El PASO, Texas -- Preparing for the worst, without traumatizing students. That's the goal of a new Texas law, Senate bill 168, sponsored by El Paso state Sen. Cesar Blanco that went into effect this week.

Active shooter drills are not new in Texas, but the law changes how they'll be conducted.

The new law requires schools to make sure parents, teachers, and more importantly students, get notified with time before these drills are set to happen and they must be age appropriate.

It will also impact the number and types of school drills and exercises schools will have to do following collaborations between the state Fire Marshal, the Texas School Safety Center and the Texas Education Agency.
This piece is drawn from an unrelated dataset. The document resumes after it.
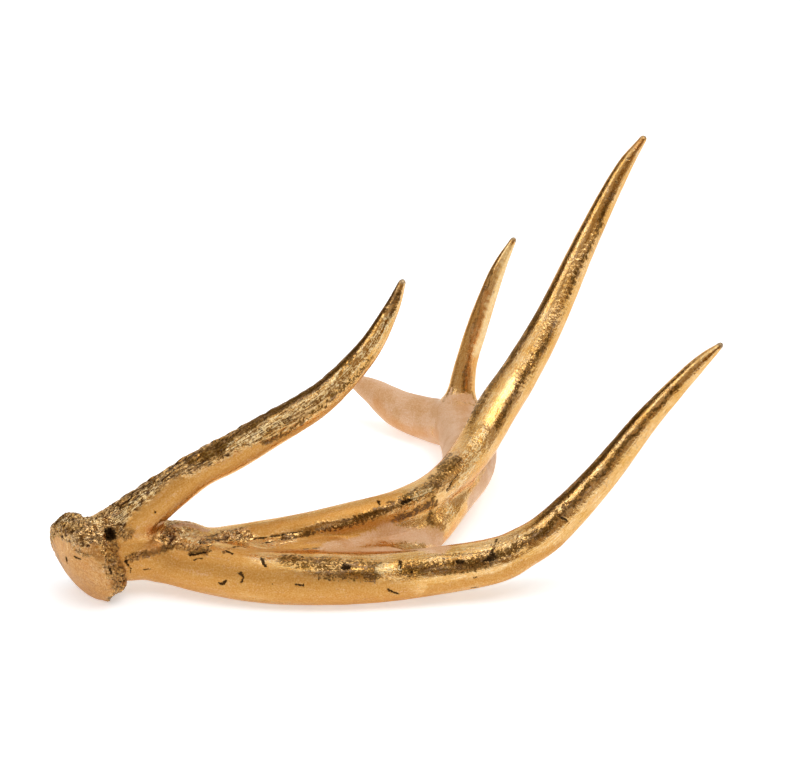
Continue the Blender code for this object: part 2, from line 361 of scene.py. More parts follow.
# tubes along the limbs and a disc for the burr, grown together by a voxel remesh
def roughBlank():
    parts = []
    for name in limbs:
        line = lines[name]
        curve = bpy.data.curves.new(name, "CURVE")
        curve.dimensions = "3D"
        curve.bevel_depth = 1.0
        curve.bevel_resolution = skin["tubeSteps"]
        curve.use_fill_caps = True
        spline = curve.splines.new("POLY")
        spline.points.add(len(line) - 1)
        for point, (x, y, z, radius) in zip(spline.points, line):
            point.co = (x, y, z, 1.0)
            point.radius = radius
        parts.append(link(bpy.data.objects.new(name, curve)))
    outward = Vector(burr["outward"]).normalized()
    disc = bmesh.new()
    bmesh.ops.create_cone(disc, cap_ends=True, segments=skin["discSides"], radius1=burr["radius"] * mm,
                          radius2=burr["radius"] * mm, depth=burr["thickness"] * mm)
    turn = outward.to_track_quat("Z", "Y").to_matrix().to_4x4()
    bmesh.ops.transform(disc, matrix=turn, verts=disc.verts)
    middle = (Vector(burr["faceCentre"]) - outward * burr["thickness"] / 2) * mm
    bmesh.ops.translate(disc, vec=middle, verts=disc.verts)
    for item in parts:
        disc.from_mesh(plainCopy(item))
        bpy.data.objects.remove(item)
    mesh = bpy.data.meshes.new("blank")
    disc.to_mesh(mesh)
    disc.free()
    blank = link(bpy.data.objects.new("blank", mesh))
    grow = blank.modifiers.new("grow", "REMESH")
    grow.mode = "VOXEL"
    grow.voxel_size = skin["voxel"] * mm
    grown = plainCopy(blank)
    bpy.data.objects.remove(blank)
    return grown


def vectorsOf(collection, name):  # a mesh's vectors as an array of rows
    values = np.empty(len(collection) * 3)
    collection.foreach_get(name, values)
    return values.reshape(-1, 3)


def settle(mesh):  # moves the rough skin onto the antler's form
    for _ in range(skin["settleRounds"]):
        points = vectorsOf(mesh.vertices, "co")
        normals = vectorsOf(mesh.vertex_normals, "vector")
        step = np.clip(antlerGap(points), -skin["settleStep"] * mm, skin["settleStep"] * mm)
        points -= normals * step[:, None]
        mesh.vertices.foreach_set("co", points.ravel())
        mesh.update()


def smoothed(mesh, rounds):  # eases what the voxels left of their steps
    item = link(bpy.data.objects.new("skin", mesh))
    ease = item.modifiers.new("ease", "SMOOTH")
    ease.iterations = rounds
    ease.factor = skin["smoothShare"]
    done = plainCopy(item)
    bpy.data.objects.remove(item)
    return done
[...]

Mental health professionals, law enforcement, school administrators, even teachers, parents, and students will have a say in how these drills will be conducted.

Blanco told ABC-7 that his work on the Mass Violence Prevention and Community Safety Committee following the Aug. 3, 2019 shooting at El Paso's Cielo Vista Walmart helped jump start the new law.

https://twitter.com/CesarJBlanco/status/1404861100265553925

After meeting with mass shooting victims across the state, Blanco said this type of measure was "needed."

"We want to make sure that when we're doing these drills, that they're trauma informed," he said "Making sure that these exercises do not include simulations that could be scary and harmful to not only to the students, but also the teachers and parents. So if we're going to do this, we've got to take the right approach, and we brought the professionals to inform this."

El Paso Independent School District Police Chief Manuel Chavira said the districts as well as other schools across the county already conduct their drills in such manner.

"We when we conduct our drills, which is what Senator Blanco's initiative was, is to not be shooting off blanks, or shotguns, or any kind of explosive devices in the hallways, because that tends to lead to post traumatic stress disorder for the children."